His work is set during the process of the de-industrialisation of the south Wales coalfield; the early novels consider the more prosperous days of the early 1960s, The Full-Time Amateur sees a more affluent working class allowing the workers to purchase televisions, cars and even go abroad on holidays. His later novels however, in particular Flame and Slag, see the closure of mines, and the shift in the labour market as women started to work in factories as men lost their jobs underground.

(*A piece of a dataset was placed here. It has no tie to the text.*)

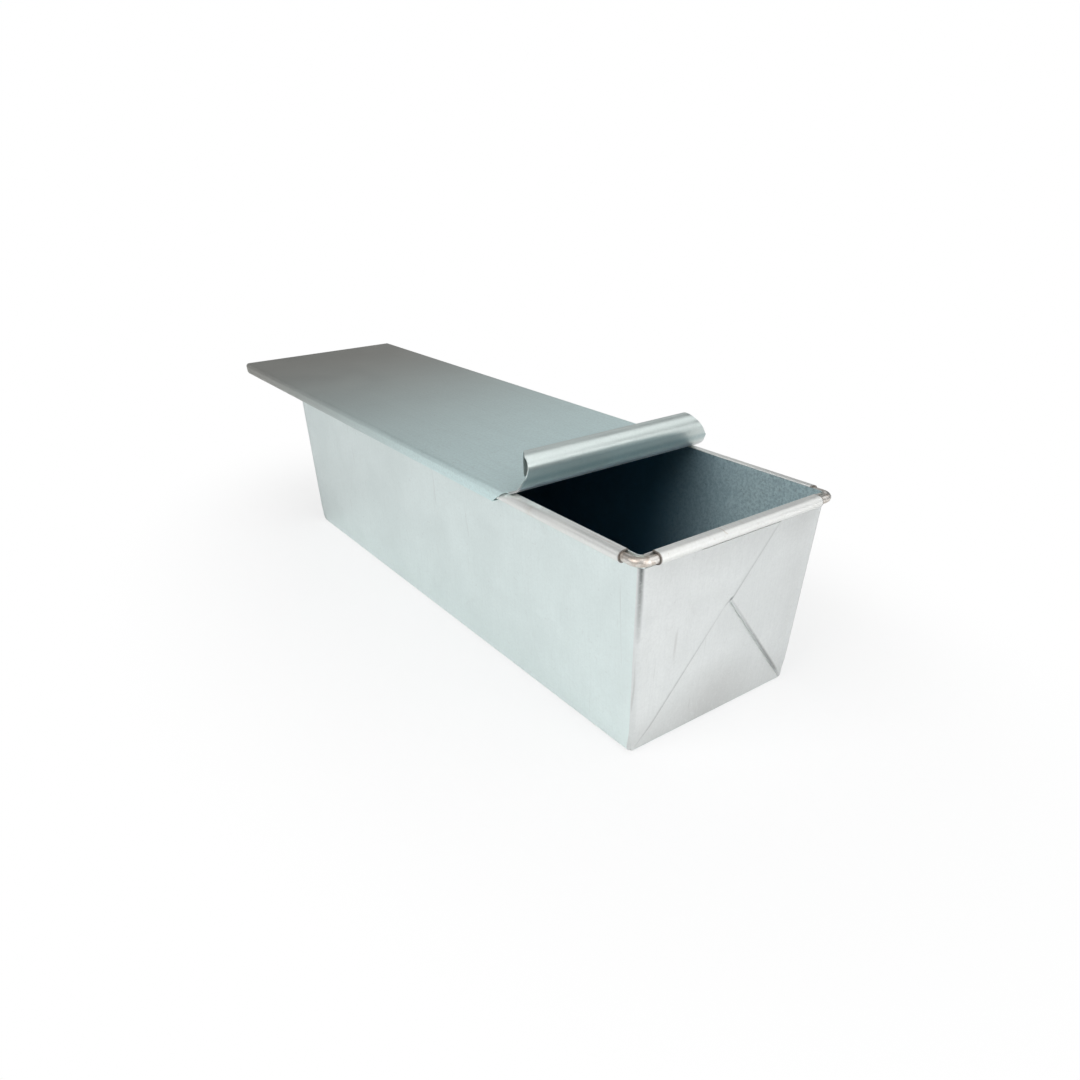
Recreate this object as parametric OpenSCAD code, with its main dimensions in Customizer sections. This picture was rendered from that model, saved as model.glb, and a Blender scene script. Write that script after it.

Flame and Slag is also a post-Aberfan novel, featuring a fatal tip slide which engulfs a row of houses.

Regarded as one of the Wales' more significant post-war authors, along with the likes of Glyn Jones and Emyr Humphreys, some critics have shown preference to his short stories, believing that the shorter text constrained his writing away from the sometimes over-lush prose style of his novels.

A perhaps unexpected element of Berry's work is his eco-writing. Both the non-fictional Peregrine Watching and History is What you Live feature a strong engagement with nature, ecology and landscape, and aspects of this also feature in his fictional work. Berry's archive papers also reveal his environmental activism.

==Legacy==
The Glamorgan County History series describes Berry as "...unjustly neglected... ...whose fiction thrives on those very aspects of Rhondda life that broke the spirit of Gwyn Thomas's imagination."

Despite being largely neglected during his lifetime, modern readers and writers have rediscovered his work. Niall Griffiths cites Berry as one of the most important influences on his writing style, being struck by the vernacular language after discovering a copy of So Long, Hector Bebb at the age of nine. Rachel Trezise also picks out So Long, Hector Bebb as a notable Welsh novel, drawn by the 'fighting, boozing and fornicating' left out of more romanticised novels such as How Green was my Valley.